Zambia Selected for New COP27 Investment Programme
Zambia has been selected among the first countries to participate in the new Nature, People and Climate (NPC) investment programme.
Through the programme, over 20,00 farmers will be trained in agricultural conservation whilst 30,000 hectares of wetlands are to be earmarked for preservation.
The programme, inaugurated at COP27, will attempt to aid Zambia and its regional allies’ attempts to preserve the Zambezi Basin. The five southern African countries – Zambia, Malawi, Mozambique, Namibia, and Tanzania – presented a joint vision to maintain the ecosystem that is crucial to food security, environmental stability, and economic development in the region.
Approximately 47 million people live in the Zambezi Basin. Those dependent on the Zambezi have found themselves increasingly facing drought, falling crop yields, and extreme flooding as the effects of climate change intensify. Most of the populations of these five southern African nations are dependent on rain-fed agriculture for subsistence. As such, maintaining the stability of the Zambezi basin is a crucial socio-economic priority, not just an environmental necessity.
At present, $350 million dollars have been pledged to the NPC to pilot and scale nature-based climate solutions in developing countries. Outside of southern Africa, the Dominican Republic, Egypt, Fiji and Kenya were also selected to pilot the NPC.
The responsibility of developed nations to pick up the tab on climate adjustment and conservation policies has long been a point of controversy at global climate summits. The Buenos Aires Plan of Action (2004) was the first time countries pledged to help those with more limited financial means adapt to climate change. The BRIC nations have long argued that the Global South’s development should not be sacrificed at the alter of euro-centric political and economic priorities. They argue that since western Europe and North America developed at a rapid pace through the use of fossil fuels, any commitments imposed by wealthy nations on poorer nations to mitigate a problem largely western in its inception would perpetuate global power inequalities unfairly.
However, since 2010 developing nations have become increasingly committed to climate pledges as the severity of the crisis became more acute and after wealthy nations made the COP17 commitment to the Green Climate Fund. The fund is designed to distribute $100 billion dollars a year to less developed countries. With developed countries facing increased pressure from activist groups, and developing countries most often feeling the greatest effects of the changing climate, the battle to keep warming below 1.5 degrees has become an increasingly global effort. Developing countries most often have infrastructure that is poorly designed to mitigate extreme weather events whilst the socio-economic insecurity of many of those countries’ inhabitants significantly increases the risks associated with climate change. As such, funds such as the NPC are seen as crucial in uniting the effort to preserve the planet’s core ecosystems.

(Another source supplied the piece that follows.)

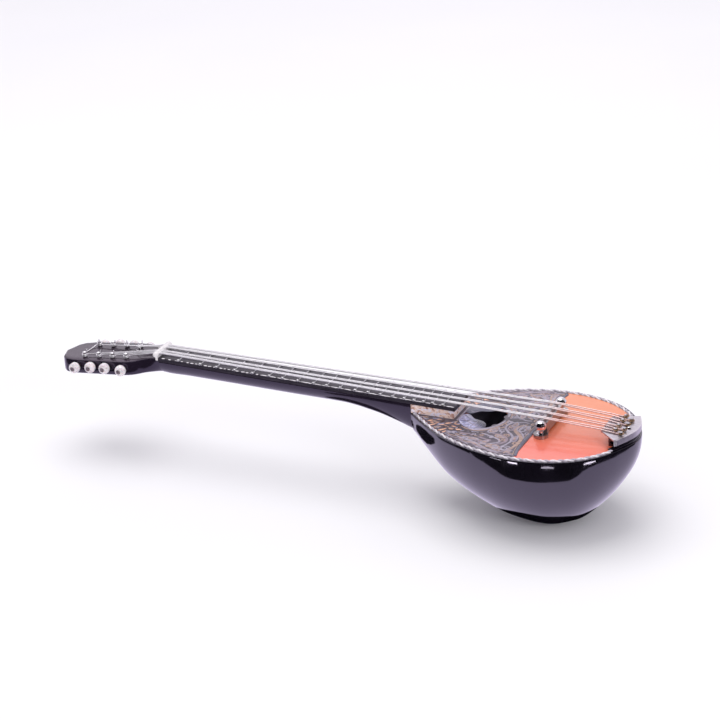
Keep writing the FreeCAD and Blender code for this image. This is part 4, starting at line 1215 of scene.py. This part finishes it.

Zambia’s Minister of Green Economy and Environment has expressed his pleasure at the news. “We have high ambitions as a country, and support from partners like CIF (the Climate Investment Fund) will be very important going forward. We look forward to quickly working together in mutually beneficial engagements,” noted Minsiter Nzovu. He emphasised that the government has “upscaled its resource mobilisation efforts” to address the challenges of climate change. Such measures include the signing of the UK Zambia Green Growth Compact Agreement to boost green growth investment in Zambia. Remarkably, 82% of Zambia’s electricity generation now comes from hydropower and the government have recently commissioned the Kafue Gorge Lower 750MW hydropower station to further boost this sector.